Handling agent TLS’s website – the first port of call for applicants from the UK – was a target for criticism.

“The TLS system is probably the most user unfriendly system I have ever used,” wrote Susan Kirby. “It throws up errors for no legitimate reason and even changes data you have keyed in. Dates are in American format so you have to be very careful and it can be very difficult to edit.”

Bea Addison, who applied for a visa in September 2021 with a view to retiring in France, agreed that it was complicated and believes the French system is chaotic and badly organised compared to other countries. “Even staff in the French Embassy in London were not knowledgeable of the process and documentation,” she wrote.

“The renewal in France was applied for in July 2022 … we have received an attestation that we will be granted renewal visas, which expired in October 2022, but we have not yet received a date to attend the préfecture due to a backlog.

Second-home owners

Many of our survey respondents were not moving to France, but were instead second-home owners who did not want to be constrained by the 90-day rule.

They have the option of remaining residents of the UK and applying for a short-stay French visitor visa – which must be renewed every year.

Second-home owner Peter Green told us: “Our appointment with TLS was delayed by two and a half hours and the whole experience was chaotic.

“We now have to go through exactly the same process again to get a visa for 2023. With second-home owners there should be a fast track that just involves proving financial viability, nothing else has changed.

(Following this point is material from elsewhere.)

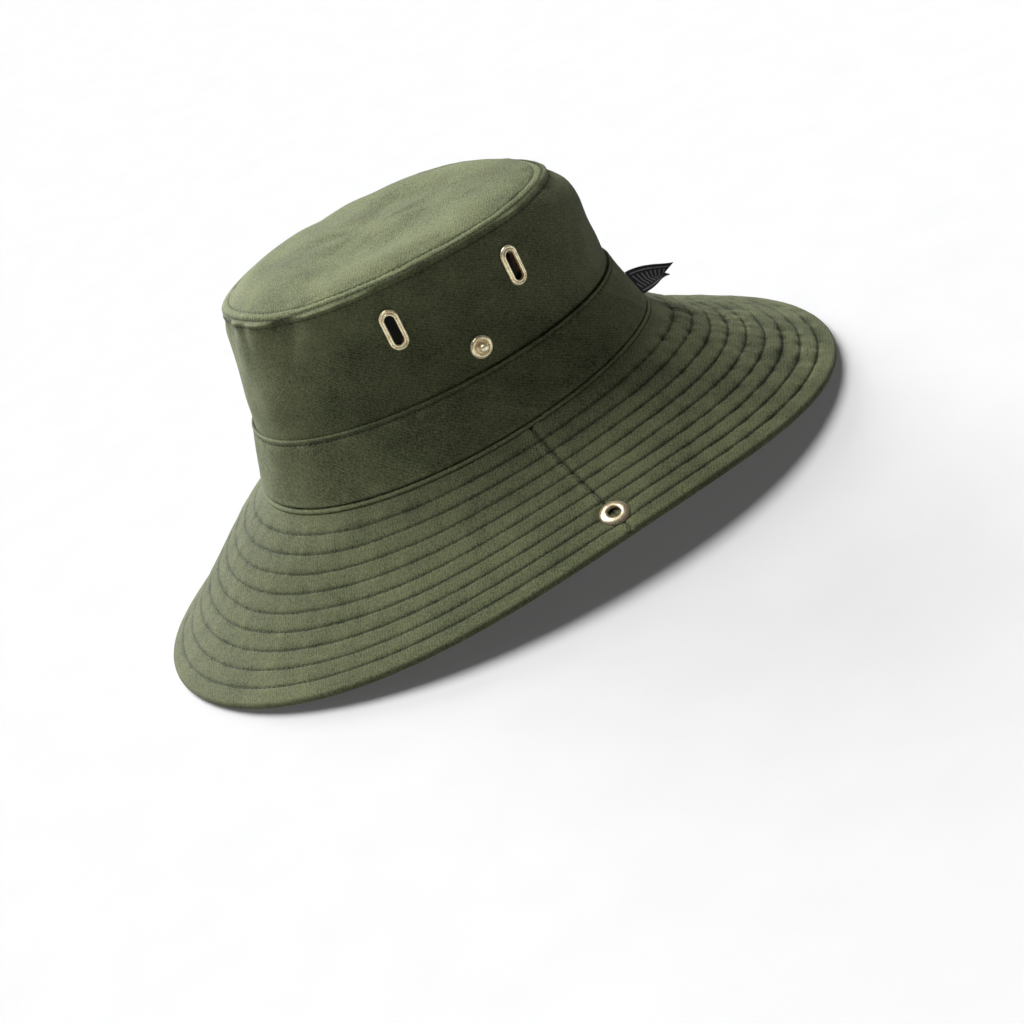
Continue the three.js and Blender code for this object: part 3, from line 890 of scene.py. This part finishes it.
def make_tip():
    """The tip's cloth, and its row of stitches."""
    inner = np.linspace(0.002, 0.86, 84)[:-1]
    share = np.concatenate([inner, np.linspace(0.86, 1.0, 40)])[::-1][:, None]
    theta, share = np.broadcast_arrays(ring_angles(900)[None, :], share)
    points, relief_shading = tip_points(theta, share)
    piece = grid_piece("tip_cloth", points, LIT_TIP_LOOK, plan_uv(points), True, relief_shading)
    placed(piece, "hat", "cloth", "crown_tip")
    normals = grid_normals(points, True)
    inboard = np.linalg.norm(points[..., :2] - points[:1, :, :2], axis=-1)
    line, up = [], []
    for j in range(points.shape[1]):
        line.append([np.interp(SEAM_STITCH_IN, inboard[:, j], points[:, j, k]) for k in range(3)])
        up.append(normals[int(np.abs(inboard[:, j] - SEAM_STITCH_IN).argmin()), j])
    return [stitches(np.array(line), np.array(up), True, 0.05)]


# The band's section: height up the crown, and how far in from its face.
BAND_SECTION = [
    (28.6, 1.25), (29.5, 1.2), (29.95, 0.85), (30.05, 0.3), (29.85, -0.08), (29.3, -0.2),
    (28.6, -0.02), (27.9, 0.28), (27.3, 0.05), (26.0, -0.05), (22.0, 0.0), (12.0, 0.0),
    (6.0, 0.0), (3.6, -0.12), (2.8, 0.05), (2.4, 0.8), (2.15, 0.75), (1.95, 0.0), (1.55, -0.4),
    (0.95, -0.5), (0.4, -0.3), (0.1, 0.3), (0.0, 1.4),
]


# Slanting creases pressed into the band: depth, degrees round and half width.
BAND_CREASES = [
    (0.9, 353.0, 1.7), (-0.8, 357.5, 1.3), (1.1, 1.5, 1.6), (-0.9, 6.0, 1.4), (1.2, 11.0, 1.8),
    (-0.9, 16.0, 1.4), (1.0, 21.0, 2.0), (-0.6, 28.0, 1.6), (0.8, 52.0, 2.2), (0.8, 305.0, 2.4),
    (-0.6, 311.0, 1.6),
]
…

The system needs to be fully computerised.”

Second-home owner Alan Cranston told us his application met with no problems, but came with “unwanted cost and effort”. 

“Our six-month visa was for our first stint at our house in France in the spring, and that then overlapped our second visit in the autumn which was under Schengen. How that is handled seems to be a muddle (we did not leave the country for a day at the end of the six months, as some advise),” he said.